The UK, as most of the world knows, has just been through a crazed period of political turmoil.
Yet future historians will find the chaos of having three prime ministers in seven weeks also led to a spate of something that brings a mix of upset, joy and hypocrisy: unexpected swearing in public.
In the last torrid days of Liz Truss’s government, politicians, journalists and others all turned the country’s airwaves a deeper shade of blue.
It is hard to know why. Perhaps the scale of misrule unleashed a spirit of verbal wantonness. Maybe it was just coincidence. Either way, it was probably beneficial.
Foul language can boost group bonding, raise pain tolerance and increase physical strength, according to a review of more than 100 academic papers on swearing that was published in the middle of this outbreak of obscenities.
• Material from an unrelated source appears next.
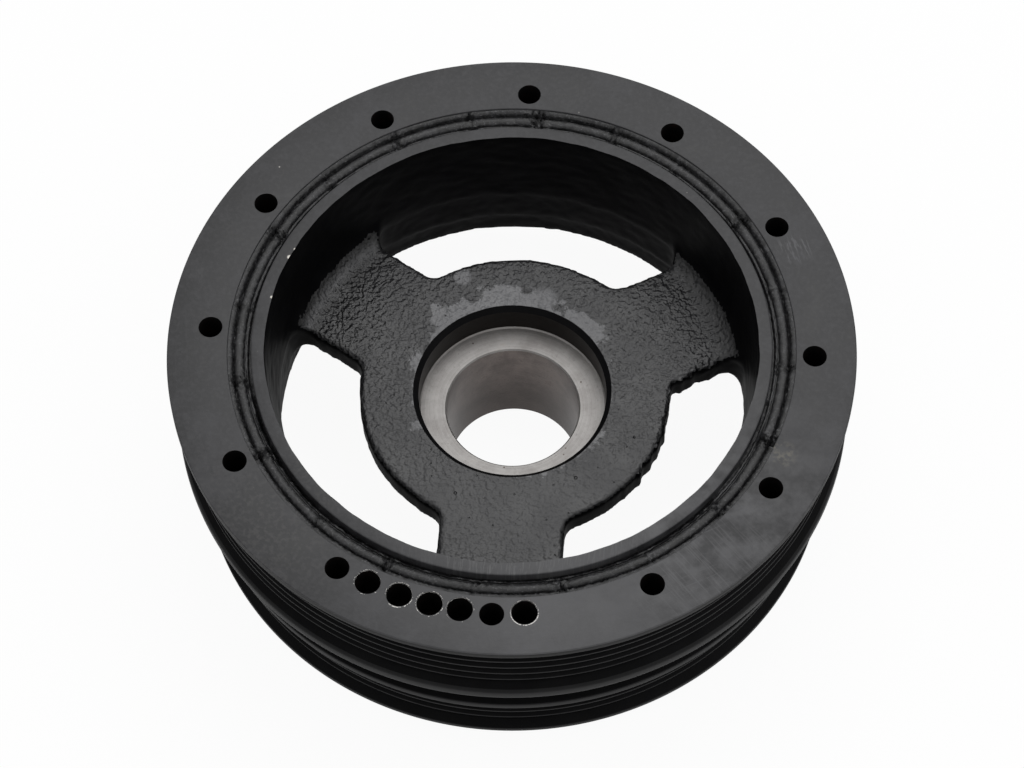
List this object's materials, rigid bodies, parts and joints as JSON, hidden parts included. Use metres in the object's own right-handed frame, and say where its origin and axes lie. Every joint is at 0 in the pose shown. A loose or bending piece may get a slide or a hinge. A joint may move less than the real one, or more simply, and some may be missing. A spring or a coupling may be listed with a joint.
{
  "type": "harmonic balancer",
  "caption": "Crankshaft damper and pulley: cast hub with three spokes, rubber ring, and a heavy outer ring with two ribbed belt sections.",
  "frame": {"origin": "on the crank axis, in the plane of the snout's rear end face, on which the balancer stands", "axes": "+Z along the crank axis towards the front face of the engine's pulley, +Y away from the picture's viewer"},
  "size_m": [0.189, 0.189, 0.0705],
  "materials": {
    "coated_casting": "satin black coat on rough sand casting, bare seat and bore",
    "rubber": "moulded, satin",
    "coated_machined_iron": "thin black coat on a turned surface"
  },
  "bodies": {
    "root": {"hub": "coated_casting", "rubber_ring": "rubber", "inertia_ring": "coated_machined_iron"}
  },
  "joints": []
}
It also eases stress.
I certainly felt my own stress levels subside when the Daily Mail reported on a “foul-mouthed outburst” from a financial journalist after the Truss government’s mini-budget sparked a market meltdown. The journalist turned out to be my FT colleague, Gillian Tett, who I don’t think I have ever heard curse. When a TV news anchor asked what she made of ministerial claims that the government’s budget had not caused the market fiasco, she said such talk was “pretty much bollocks”.
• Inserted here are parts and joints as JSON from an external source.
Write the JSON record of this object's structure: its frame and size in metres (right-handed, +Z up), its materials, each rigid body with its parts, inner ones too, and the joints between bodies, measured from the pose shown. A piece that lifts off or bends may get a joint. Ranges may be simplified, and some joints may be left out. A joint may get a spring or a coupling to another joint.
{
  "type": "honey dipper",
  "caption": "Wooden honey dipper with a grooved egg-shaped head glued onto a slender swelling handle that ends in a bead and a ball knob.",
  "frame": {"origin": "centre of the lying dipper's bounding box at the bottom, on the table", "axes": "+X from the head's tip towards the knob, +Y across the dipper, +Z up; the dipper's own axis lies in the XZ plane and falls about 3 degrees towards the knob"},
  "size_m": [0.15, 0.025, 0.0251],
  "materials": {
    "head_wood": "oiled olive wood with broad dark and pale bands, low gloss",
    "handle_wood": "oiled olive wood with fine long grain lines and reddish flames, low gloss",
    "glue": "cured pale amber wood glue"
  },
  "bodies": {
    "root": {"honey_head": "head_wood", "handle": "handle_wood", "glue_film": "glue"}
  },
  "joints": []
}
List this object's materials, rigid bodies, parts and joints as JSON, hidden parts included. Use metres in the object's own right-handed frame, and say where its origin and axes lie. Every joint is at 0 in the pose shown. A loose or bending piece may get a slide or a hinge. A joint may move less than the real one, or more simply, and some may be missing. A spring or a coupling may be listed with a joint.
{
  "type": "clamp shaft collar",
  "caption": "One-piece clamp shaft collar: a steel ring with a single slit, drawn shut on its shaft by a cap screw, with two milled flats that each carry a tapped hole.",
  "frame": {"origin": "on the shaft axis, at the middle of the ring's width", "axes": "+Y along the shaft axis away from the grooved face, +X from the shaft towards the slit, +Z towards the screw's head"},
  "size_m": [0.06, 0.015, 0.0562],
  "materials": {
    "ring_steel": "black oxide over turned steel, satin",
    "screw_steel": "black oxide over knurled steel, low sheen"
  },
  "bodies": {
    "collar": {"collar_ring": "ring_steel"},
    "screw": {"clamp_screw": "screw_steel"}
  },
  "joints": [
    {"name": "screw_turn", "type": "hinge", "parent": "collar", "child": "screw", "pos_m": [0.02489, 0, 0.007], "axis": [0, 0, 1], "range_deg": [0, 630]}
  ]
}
The news anchor, Krishnan Guru-Murthy, apologised if anyone had been offended, but later said he had looked up the rules and while bollocks was a potentially unacceptable word, it was less problematic when used to mean “nonsense”.
“I should however apologise to people who were relying on subtitles, for whom it was spelt ‘bullocks’,” he added.
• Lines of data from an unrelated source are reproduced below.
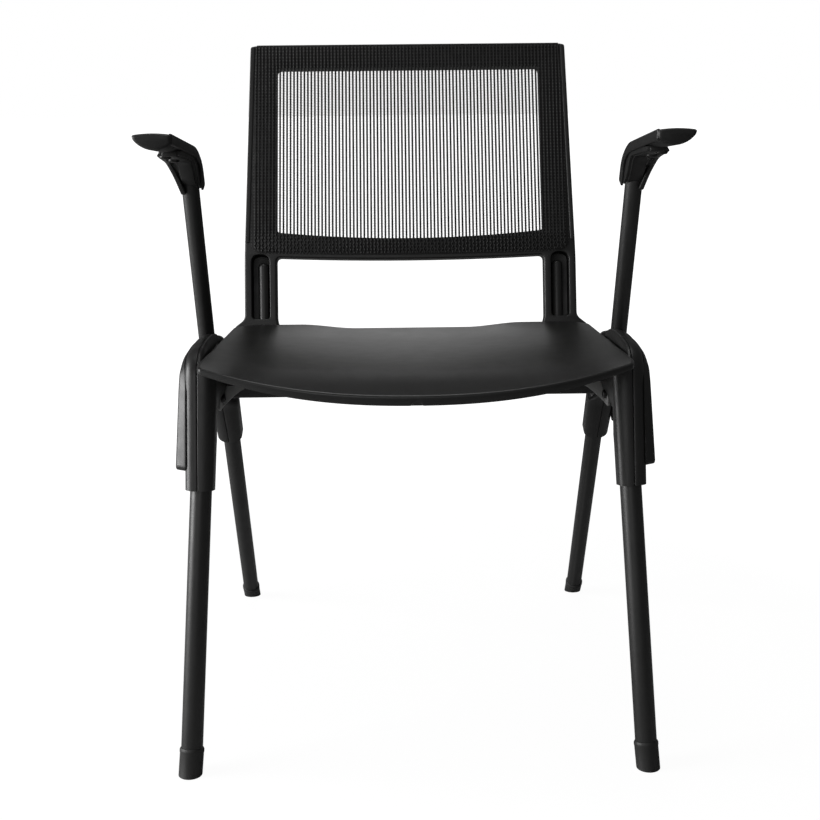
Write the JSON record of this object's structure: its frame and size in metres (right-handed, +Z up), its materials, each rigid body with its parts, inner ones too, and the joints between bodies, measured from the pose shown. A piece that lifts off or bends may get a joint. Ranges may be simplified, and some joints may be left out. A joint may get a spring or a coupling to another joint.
{
  "type": "nesting chair",
  "caption": "Nesting chair: raked tube legs in moulded side hubs, flip-up moulded seat, reclined mesh back and cantilevered armrests.",
  "frame": {"origin": "On the floor under the middle of the chair's bounding box", "axes": "+Z up; the chair faces -Y; the sitter's left side is at +X; the seat is down at rest"},
  "size_m": [0.5598, 0.5737, 0.8206],
  "materials": {
    "tube": "satin black powder coat",
    "moulding": "fine grained black moulding",
    "seat": "satin black moulding",
    "fabric": "black stretched mesh",
    "pad": "soft black self-skinned foam",
    "rubber": "dull black",
    "grey_steel": "satin grey",
    "screw": "blackened steel"
  },
  "bodies": {
    "frame": {"arm_bracket_left": "moulding", "arm_bracket_right": "moulding", "arm_pad_left": "pad", "arm_pad_right": "pad", "arm_screw_front_left": "screw", "arm_screw_front_right": "screw", "arm_screw_rear_left": "screw", "arm_screw_rear_right": "screw", "arm_tube_left": "tube", "arm_tube_right": "tube", "back_bar_left": "tube", "back_bar_right": "tube", "back_frame": "moulding", "beam_gusset_left": "grey_steel", "beam_gusset_right": "grey_steel", "front_beam": "tube", "front_foot_cap_left": "rubber", "front_foot_cap_right": "rubber", "front_leg_left": "tube", "front_leg_right": "tube", "gusset_bolt_left": "screw", "gusset_bolt_right": "screw", "hub_inner_shell_left": "moulding", "hub_inner_shell_right": "moulding", "hub_outer_shell_left": "moulding", "hub_outer_shell_right": "moulding", "hub_plate_left": "grey_steel", "hub_plate_right": "grey_steel", "mesh_fabric": "fabric", "pivot_tube": "tube", "rear_foot_cap_left": "rubber", "rear_foot_cap_right": "rubber", "rear_leg_left": "tube", "rear_leg_right": "tube", "rear_stretcher": "tube", "side_cover_left": "moulding", "side_cover_right": "moulding"},
    "seat": {"seat_bar_left": "tube", "seat_bar_right": "tube", "seat_bumper_left": "rubber", "seat_bumper_right": "rubber", "seat_bush_left": "moulding", "seat_bush_right": "moulding", "seat_saddle_left": "moulding", "seat_saddle_right": "moulding", "seat_screw_front_left": "screw", "seat_screw_front_right": "screw", "seat_screw_rear_left": "screw", "seat_screw_rear_right": "screw", "seat_shell": "seat"}
  },
  "joints": [
    {"name": "seat_flip", "type": "hinge", "parent": "frame", "child": "seat", "pos_m": [0, 0.0411, 0.422], "axis": [-1, 0, 0], "range_deg": [0, 80]}
  ]
}
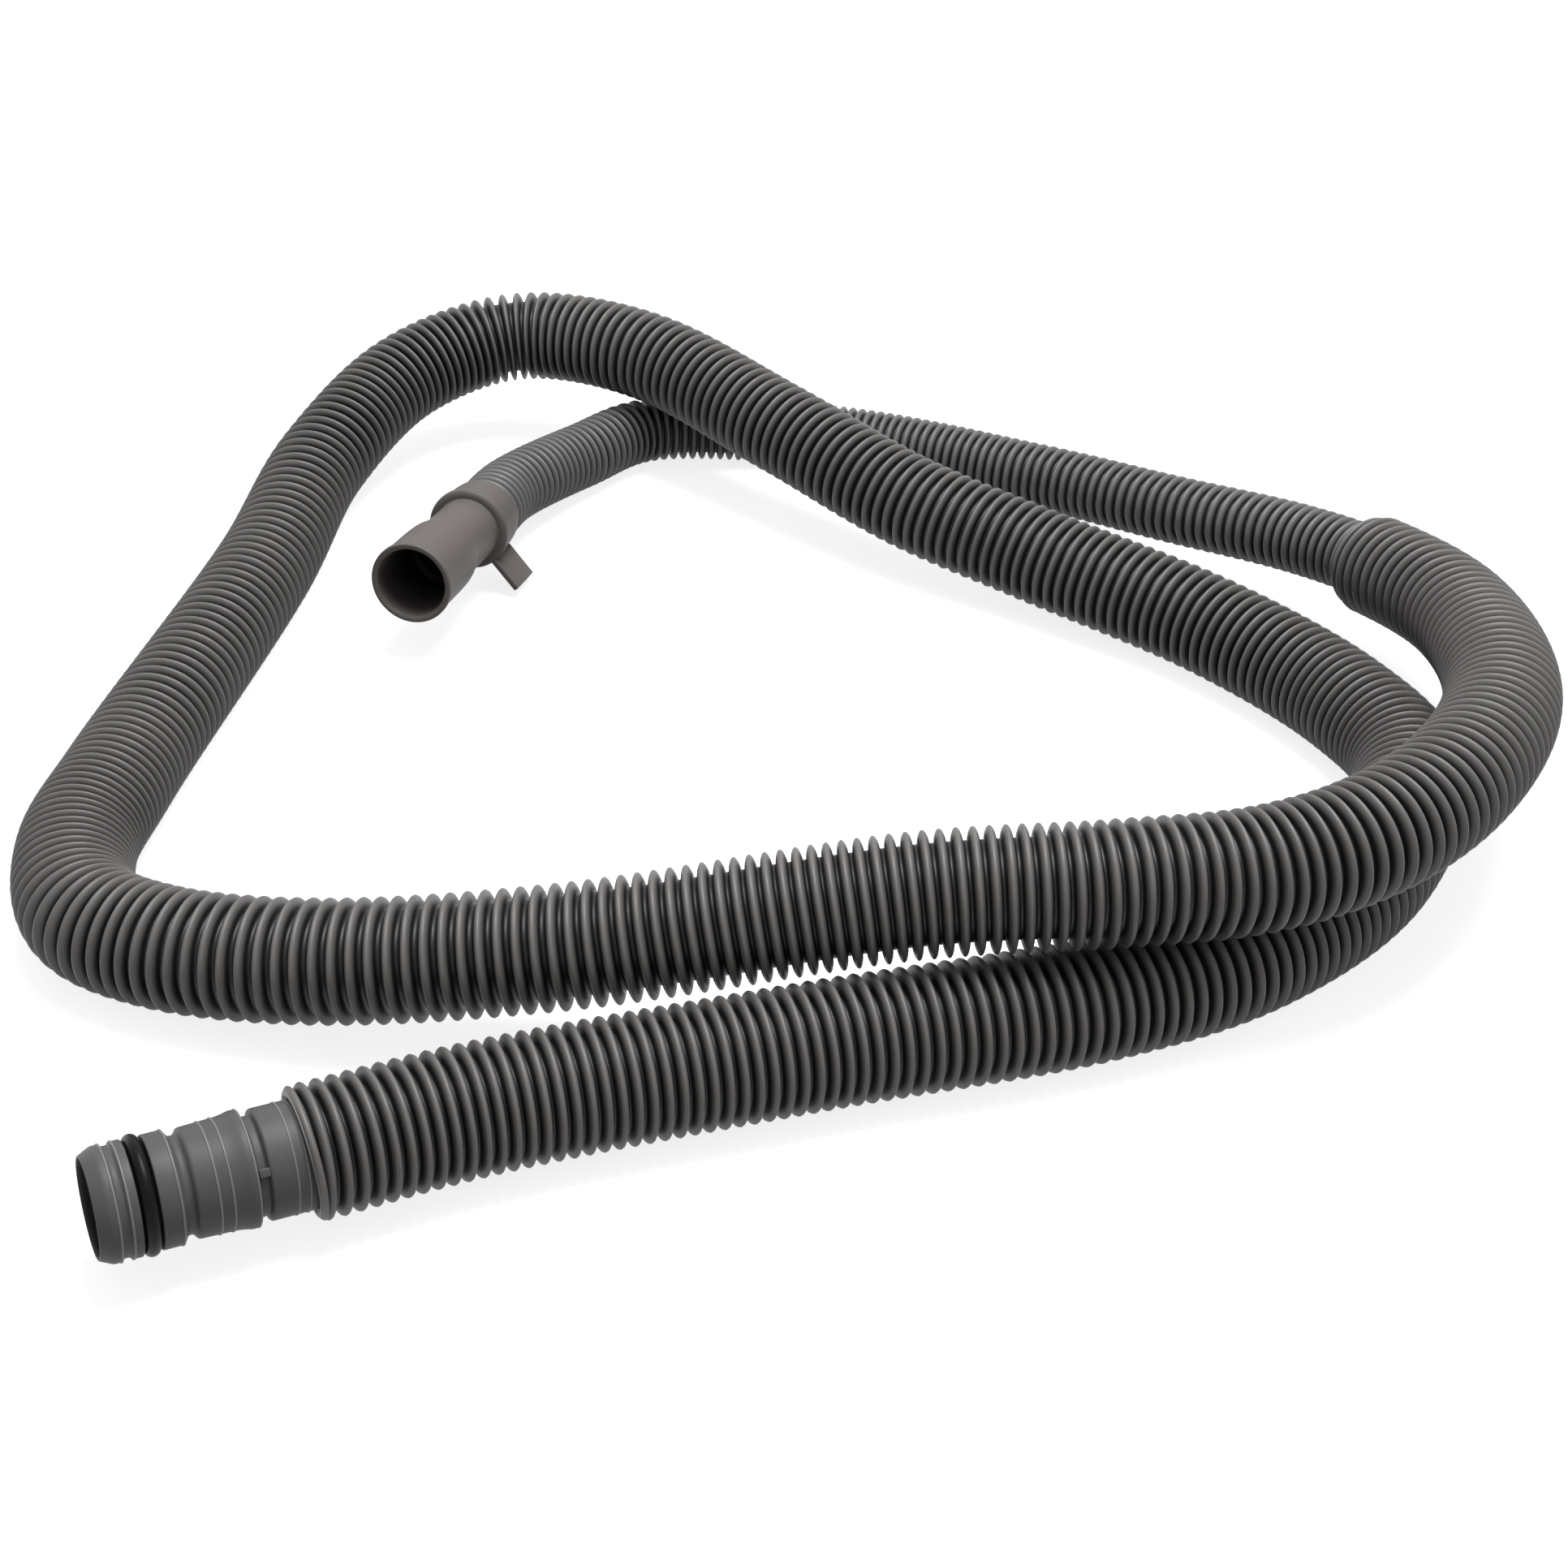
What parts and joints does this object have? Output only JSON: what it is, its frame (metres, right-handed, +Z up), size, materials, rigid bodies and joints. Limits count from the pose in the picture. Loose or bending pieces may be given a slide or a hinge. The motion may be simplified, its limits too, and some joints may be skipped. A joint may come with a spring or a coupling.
{
  "type": "dishwasher drain hose",
  "caption": "Corrugated drain hose lying in two loose loops, stepping down in width, with an O-ring spigot at the wide end and a soft cuff with a pull tab at the narrow end.",
  "frame": {"origin": "centre of the bounding box at its bottom, on the surface that the hose lies on", "axes": "+Y along the longest extent of the lay, from the spigot's side to the back bend; +X towards the stacked bends; +Z up"},
  "size_m": [0.3714, 0.4096, 0.0597],
  "materials": {
    "hose_plastic": "satin dark grey polypropylene",
    "spigot_plastic": "satin grey moulded plastic",
    "seal_rubber": "smooth black rubber",
    "cuff_rubber": "matt warm grey soft plastic"
  },
  "bodies": {
    "root": {"drain_hose": "hose_plastic", "spigot": "spigot_plastic", "o_ring": "seal_rubber", "end_cuff": "cuff_rubber"}
  },
  "joints": []
}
The affair made me wonder, yet again, precisely how many people are sincerely offended by words like this in 21st century Britain, let alone “damn”, “hell” and other religious words that still apparently stir complaint.
Still, genuine offence is clearly caused by what the new academic paper on swearing describes as “words in the sexual/excretory categories”.
Unfortunately for Guru-Murthy, one of these passed his lips just a few days after the bollocks bomb, when he had a minor off-camera biff with a minister he had just been questioning.
“It wasn’t a stupid question,” he told the minister, before chuckling to himself and adding, “What a c*nt.”
The remark was never broadcast but Guru-Murthy’s employers took a dim view and he was taken off air for a week.
Interestingly, we don’t precisely know what gives a word like this such power. There is nothing special about how it sounds or looks. One explanation, says the swearing study, is that we are trained to get a visceral jolt from such words after all the “aversive conditioning”, or punishment, we get for cursing as children.
There is not much evidence to prove this but, regardless, Guru-Murthy was not the only one to fall foul of a foul word.
His woes came just as the BBC reported that a senior adviser to the ever more troubled Truss had also been suspended, this time for a word in the excretory category.
The move came after a Sunday Times reporter wrote that Truss had never considered former health secretary, Sajid Javid, for the role of chancellor because she thought he was “shit”.
Weirdly, the man Truss picked to be the new chancellor, another ex-health secretary, Jeremy Hunt, inadvertently landed the BBC in some hot linguistic water when he was interviewed on the broadcaster’s flagship morning news programme, Today.
The guest who took his studio seat after he left was mouthy actor, Miriam Margolyes, who confided on air that although she had wished him luck to his face, “What I really wanted to say was, ‘Fuck you, bastard’.”
Finally, but most memorably for English speakers, a German TV reporter delivered proof of the academic study’s finding that the cathartic power of swearing is nearly always greater when cursing in one’s first language, not one learnt later.
Summing up Truss’s final shambolic hours, Annette Dittert told her viewers, in German, that one government MP was so angry, he said, “I’m fucking furious and I don’t fucking care anymore.” A bit rude, yes. But also, as swearing often is, utterly and perfectly apt.